■ **Description of the task**
Review the material and extract every line in which the word "with" occurs.

[Structured object records]
— Begin —

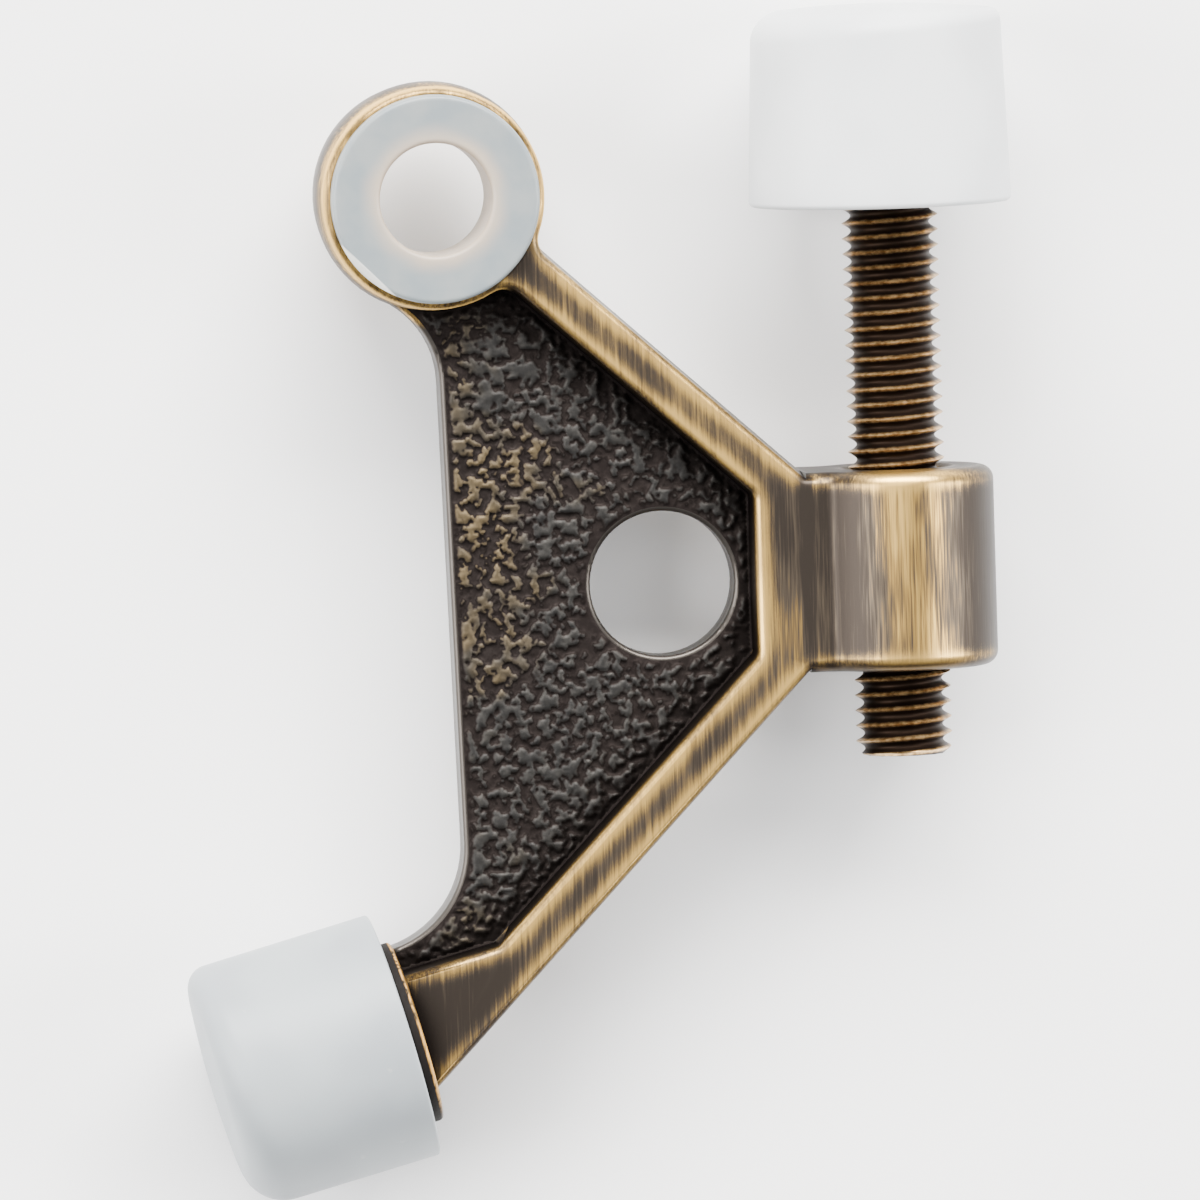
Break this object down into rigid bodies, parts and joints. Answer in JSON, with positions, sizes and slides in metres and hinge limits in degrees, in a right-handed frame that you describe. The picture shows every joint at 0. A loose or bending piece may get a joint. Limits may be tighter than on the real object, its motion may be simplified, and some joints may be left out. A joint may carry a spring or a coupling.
{
  "type": "hinge-pin door stop",
  "caption": "Hinge-pin door stop: a cast bracket with a bushed eye for the hinge pin, a fixed rubber bumper and a screw-adjusted rubber bumper that limit how far a door swings.",
  "frame": {"origin": "on the hinge-pin bore's axis at the casting's mid-height", "axes": "+Z along the hinge-pin bore, out of the bushing's flange; +Y along the adjusting screw towards its bumper; +X from the bore towards the screw"},
  "size_m": [0.0539, 0.075, 0.0166],
  "materials": {
    "antique_brass_casting": "aged and brushed",
    "antique_brass_screw": "aged, dark in the roots",
    "natural_nylon": "moulded, waxy",
    "white_rubber": "moulded, satin"
  },
  "bodies": {
    "frame": {"bracket": "antique_brass_casting", "bushing": "natural_nylon", "fixed_bumper": "white_rubber"},
    "bumper": {"adjustable_bumper": "white_rubber"},
    "screw": {"adjusting_screw": "antique_brass_screw"}
  },
  "joints": [
    {"name": "bumper_travel", "type": "slide", "parent": "frame", "child": "bumper", "axis": [0, 1, 0], "range_m": [-0.0139, 0.012]},
    {"name": "screw_turn", "type": "hinge", "parent": "bumper", "child": "screw", "pos_m": [0.02936, 0, 0], "axis": [0, 1, 0], "range_deg": [-5170, 4465]}
  ],
  "couplings": [
    {"joint": "screw_turn", "follows": "bumper_travel", "rad_per_m": 6484.2}
  ]
}
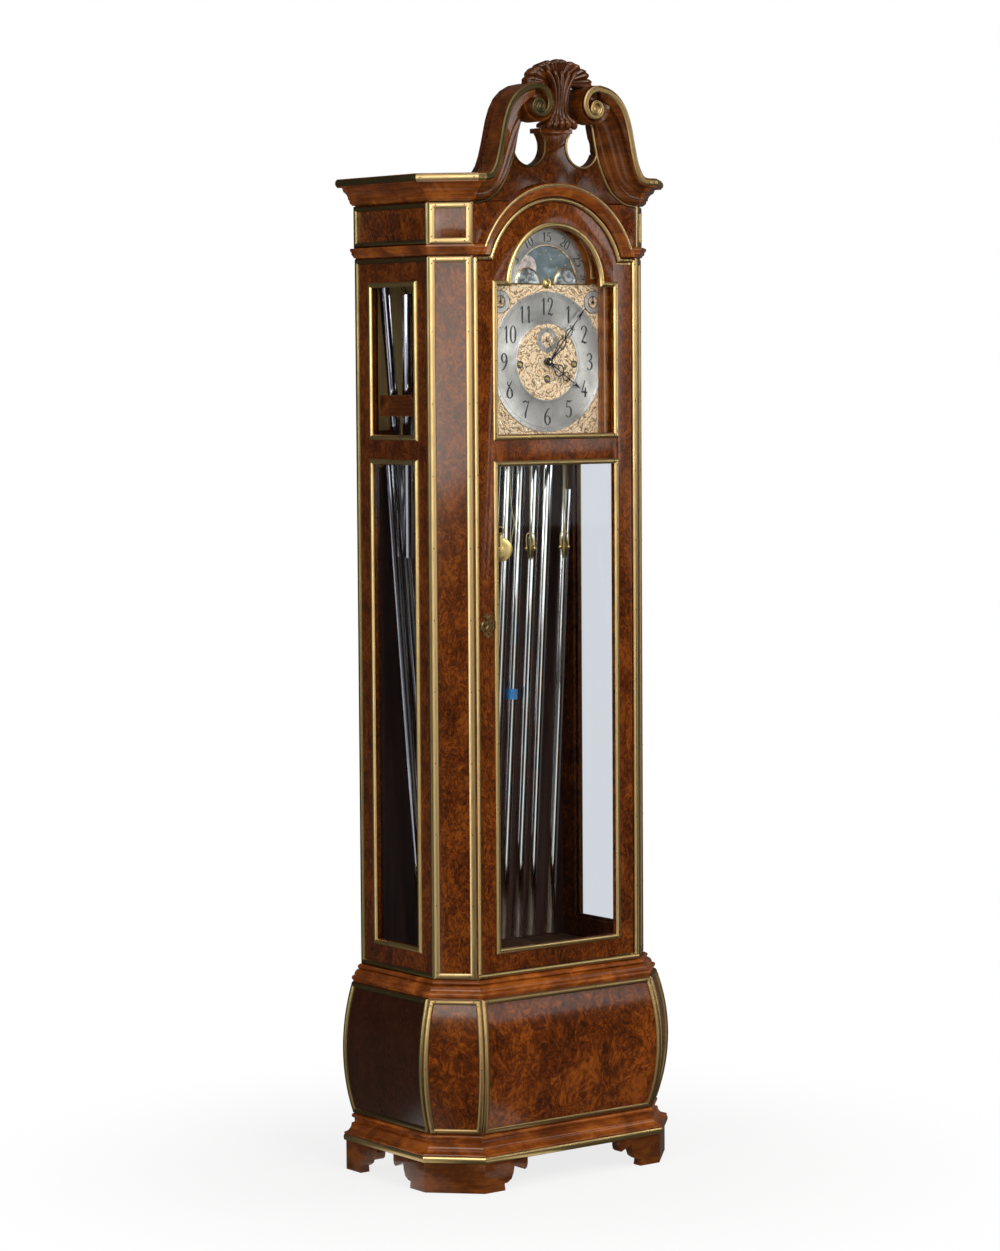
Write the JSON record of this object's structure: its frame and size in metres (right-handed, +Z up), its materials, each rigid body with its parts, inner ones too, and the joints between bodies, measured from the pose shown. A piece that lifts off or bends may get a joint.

— End —

■ **Answer in full**
Break this object down into rigid bodies, parts and joints. Answer in JSON, with positions, sizes and slides in metres and hinge limits in degrees, in a right-handed frame that you describe. The picture shows every joint at 0. A loose or bending piece may get a joint. Limits may be tighter than on the real object, its motion may be simplified, and some joints may be left out. A joint may carry a spring or a coupling.
  "caption": "Hinge-pin door stop: a cast bracket with a bushed eye for the hinge pin, a fixed rubber bumper and a screw-adjusted rubber bumper that limit how far a door swings.",
Write the JSON record of this object's structure: its frame and size in metres (right-handed, +Z up), its materials, each rigid body with its parts, inner ones too, and the joints between bodies, measured from the pose shown. A piece that lifts off or bends may get a joint.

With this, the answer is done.